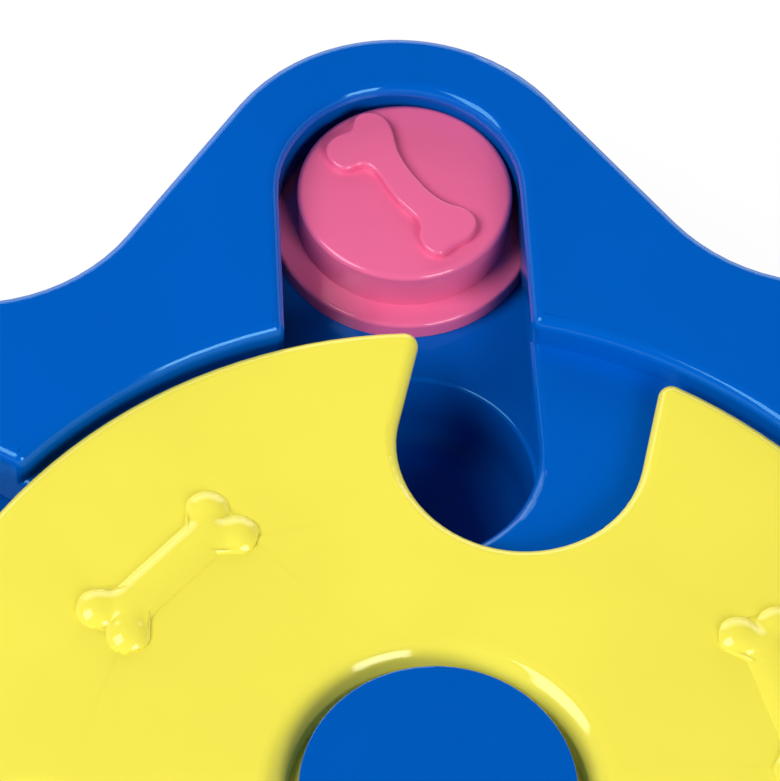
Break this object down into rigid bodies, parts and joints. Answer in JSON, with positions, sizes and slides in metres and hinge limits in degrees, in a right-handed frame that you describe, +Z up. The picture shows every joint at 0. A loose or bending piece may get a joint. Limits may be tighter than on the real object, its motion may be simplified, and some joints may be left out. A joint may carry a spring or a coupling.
{
  "type": "dog puzzle feeder toy",
  "caption": "Lobed dog puzzle feeder: a notched cover disc turns on a central hub over treat wells, and round pucks slide along radial channels to cover or free each well.",
  "frame": {"origin": "the middle of the plane that the rubber feet stand on, under the hub's axis", "axes": "+Z up along the disc's axis, +Y towards lobe 1, the lobe whose puck the picture shows; the lobes are numbered anticlockwise seen from above"},
  "size_m": [0.2578, 0.2876, 0.0351],
  "materials": {
    "base_blue": "smooth gloss",
    "disc_yellow": "smooth gloss",
    "puck_pink": "smooth gloss",
    "foot_rubber": "matt",
    "screw_steel": "zinc plated"
  },
  "bodies": {
    "base": {"base_deck": "base_blue", "base_plate": "base_blue", "hub_cap": "base_blue", "hub_screw": "screw_steel", "treat_tray_1": "base_blue", "treat_tray_2": "base_blue", "treat_tray_3": "base_blue", "treat_tray_4": "base_blue", "treat_tray_5": "base_blue", "treat_tray_6": "base_blue", "lane_guide_1": "base_blue", "lane_guide_2": "base_blue", "lane_guide_3": "base_blue", "lane_guide_4": "base_blue", "lane_guide_5": "base_blue", "lane_guide_6": "base_blue", "case_screw_1": "screw_steel", "case_screw_2": "screw_steel", "case_screw_3": "screw_steel", "case_screw_4": "screw_steel", "case_screw_5": "screw_steel", "case_screw_6": "screw_steel", "rubber_foot_1": "foot_rubber", "rubber_foot_2": "foot_rubber", "rubber_foot_3": "foot_rubber", "rubber_foot_4": "foot_rubber", "rubber_foot_5": "foot_rubber", "rubber_foot_6": "foot_rubber"},
    "disc": {"cover_disc": "disc_yellow"},
    "puck_1": {"slider_puck_1": "puck_pink"},
    "puck_2": {"slider_puck_2": "puck_pink"},
    "puck_3": {"slider_puck_3": "puck_pink"},
    "puck_4": {"slider_puck_4": "puck_pink"},
    "puck_5": {"slider_puck_5": "puck_pink"},
    "puck_6": {"slider_puck_6": "puck_pink"}
  },
  "joints": [
    {"name": "disc_spin", "type": "hinge", "parent": "base", "child": "disc", "pos_m": [0, 0, 0.03], "axis": [0, 0, 1], "continuous": true},
    {"name": "puck_1_slide", "type": "slide", "parent": "base", "child": "puck_1", "axis": [0, -1, 0], "range_m": [0, 0.05085]},
    {"name": "puck_2_slide", "type": "slide", "parent": "base", "child": "puck_2", "axis": [0.866, -0.5, 0], "range_m": [0, 0.05085]},
    {"name": "puck_3_slide", "type": "slide", "parent": "base", "child": "puck_3", "axis": [0.866, 0.5, 0], "range_m": [0, 0.05085]},
    {"name": "puck_4_slide", "type": "slide", "parent": "base", "child": "puck_4", "axis": [0, 1, 0], "range_m": [0, 0.05085]},
    {"name": "puck_5_slide", "type": "slide", "parent": "base", "child": "puck_5", "axis": [-0.866, 0.5, 0], "range_m": [0, 0.05085]},
    {"name": "puck_6_slide", "type": "slide", "parent": "base", "child": "puck_6", "axis": [-0.866, -0.5, 0], "range_m": [0, 0.05085]}
  ]
}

### EXERCISE OBJECTIVE
Repeat the data above, word for word.

### PROBLEM SOLUTION
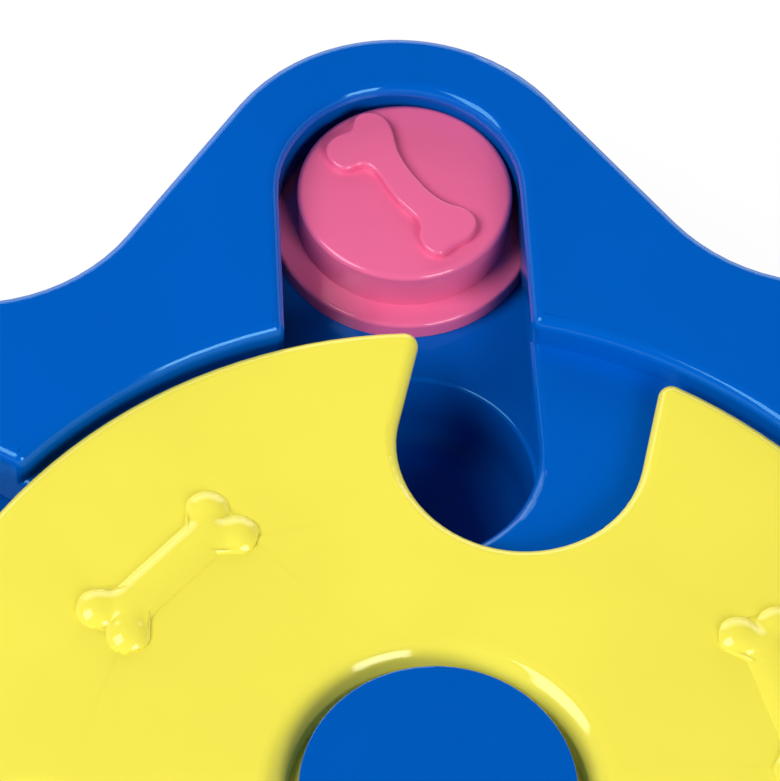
Break this object down into rigid bodies, parts and joints. Answer in JSON, with positions, sizes and slides in metres and hinge limits in degrees, in a right-handed frame that you describe, +Z up. The picture shows every joint at 0. A loose or bending piece may get a joint. Limits may be tighter than on the real object, its motion may be simplified, and some joints may be left out. A joint may carry a spring or a coupling.
{
  "type": "dog puzzle feeder toy",
  "caption": "Lobed dog puzzle feeder: a notched cover disc turns on a central hub over treat wells, and round pucks slide along radial channels to cover or free each well.",
  "frame": {"origin": "the middle of the plane that the rubber feet stand on, under the hub's axis", "axes": "+Z up along the disc's axis, +Y towards lobe 1, the lobe whose puck the picture shows; the lobes are numbered anticlockwise seen from above"},
  "size_m": [0.2578, 0.2876, 0.0351],
  "materials": {
    "base_blue": "smooth gloss",
    "disc_yellow": "smooth gloss",
    "puck_pink": "smooth gloss",
    "foot_rubber": "matt",
    "screw_steel": "zinc plated"
  },
  "bodies": {
    "base": {"base_deck": "base_blue", "base_plate": "base_blue", "hub_cap": "base_blue", "hub_screw": "screw_steel", "treat_tray_1": "base_blue", "treat_tray_2": "base_blue", "treat_tray_3": "base_blue", "treat_tray_4": "base_blue", "treat_tray_5": "base_blue", "treat_tray_6": "base_blue", "lane_guide_1": "base_blue", "lane_guide_2": "base_blue", "lane_guide_3": "base_blue", "lane_guide_4": "base_blue", "lane_guide_5": "base_blue", "lane_guide_6": "base_blue", "case_screw_1": "screw_steel", "case_screw_2": "screw_steel", "case_screw_3": "screw_steel", "case_screw_4": "screw_steel", "case_screw_5": "screw_steel", "case_screw_6": "screw_steel", "rubber_foot_1": "foot_rubber", "rubber_foot_2": "foot_rubber", "rubber_foot_3": "foot_rubber", "rubber_foot_4": "foot_rubber", "rubber_foot_5": "foot_rubber", "rubber_foot_6": "foot_rubber"},
    "disc": {"cover_disc": "disc_yellow"},
    "puck_1": {"slider_puck_1": "puck_pink"},
    "puck_2": {"slider_puck_2": "puck_pink"},
    "puck_3": {"slider_puck_3": "puck_pink"},
    "puck_4": {"slider_puck_4": "puck_pink"},
    "puck_5": {"slider_puck_5": "puck_pink"},
    "puck_6": {"slider_puck_6": "puck_pink"}
  },
  "joints": [
    {"name": "disc_spin", "type": "hinge", "parent": "base", "child": "disc", "pos_m": [0, 0, 0.03], "axis": [0, 0, 1], "continuous": true},
    {"name": "puck_1_slide", "type": "slide", "parent": "base", "child": "puck_1", "axis": [0, -1, 0], "range_m": [0, 0.05085]},
    {"name": "puck_2_slide", "type": "slide", "parent": "base", "child": "puck_2", "axis": [0.866, -0.5, 0], "range_m": [0, 0.05085]},
    {"name": "puck_3_slide", "type": "slide", "parent": "base", "child": "puck_3", "axis": [0.866, 0.5, 0], "range_m": [0, 0.05085]},
    {"name": "puck_4_slide", "type": "slide", "parent": "base", "child": "puck_4", "axis": [0, 1, 0], "range_m": [0, 0.05085]},
    {"name": "puck_5_slide", "type": "slide", "parent": "base", "child": "puck_5", "axis": [-0.866, 0.5, 0], "range_m": [0, 0.05085]},
    {"name": "puck_6_slide", "type": "slide", "parent": "base", "child": "puck_6", "axis": [-0.866, -0.5, 0], "range_m": [0, 0.05085]}
  ]
}